Have you ever wondered why the Square and Compasses, which identifies you as a Freemason, became the key symbols of our Fraternity? Also, have you ever wondered at the colours of aprons and collars apart from white, that is, why blue and why red? In the case of the colours blue and red, the Rev Neville Cryer in his 1996 publication, The Arch and the Rainbow, notes that “a lot of time and ingenuity in discussing the origin and appropriateness of Masonic colours could have been saved …” if certain traditional facts of Operative Masonry were better known (Cryer, 27). Traditional facts of Operative Masonry would also explain the use of the Square and Compasses.

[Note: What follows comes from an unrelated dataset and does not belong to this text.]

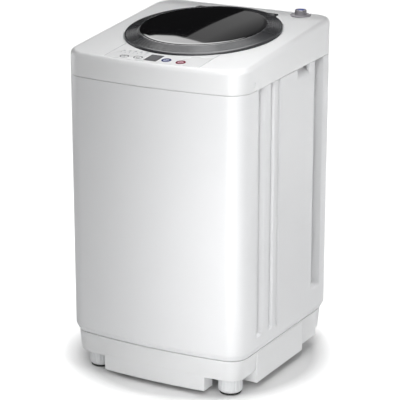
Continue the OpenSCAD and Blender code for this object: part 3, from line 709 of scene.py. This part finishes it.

For my talk today on these particular traditions of Operative Masonry being incorporated into Speculative Masonry, I will lean heavily on Rev Cryer’s publication and to a lesser extent, on a 1922 publication entitled Ancient Freemasonry: an Introduction to Masonic Archaeology by Frank C Higgins, a prolific North American Masonic writer.


Though evidence of early Freemasonry is scarce, what is available shows that the Freemasonry which developed after the formation of the first Grand Lodge in England in 1717 used many of the medieval stonemason’s tools and customs to allegorically teach moral and spiritual values; hence its description as Speculative Masonry. Our rituals tell us about the traditions of secret words and signs of recognition used by our Operative fore-fathers and of the symbolic uses of the Square and Compasses. However, it is to the actual practices of the Operatives we must turn, for any explanation on the origin of these symbols and the use of the colours blue and red, in Speculative Masonry. Bro Cryer notes that from their earliest time of existence the Operative Masons were divided into two classes – “Straight or Square Masons and Round or Arch Masons” (Cryer, 26). Some masons were less skilled and did only straight work, hence the term Square Mason, whilst those who were skilled enough produced arches and other curved work, becoming better known as Arch Masons; these latter commanding higher wages because of their greater skill. In those days when an inn displayed a sign that said “The Square and Compasses” it meant that both classes of working masons congregated there (Cryer, 27). Incidentally, each class was divided into seven grades, from Apprentice to Master Mason (see Appendix 1). According to Bro Cryer, if the young apprentice “… decided to be a Straight Mason he was given a square and if an Arch Mason the compasses” (Cryer, 27). Thus, says Cryer, “the very combination of these implements in present Freemasonry reveals that materials and customs from both classes were adapted in order to form the new practice after 1717” (Cryer, 27).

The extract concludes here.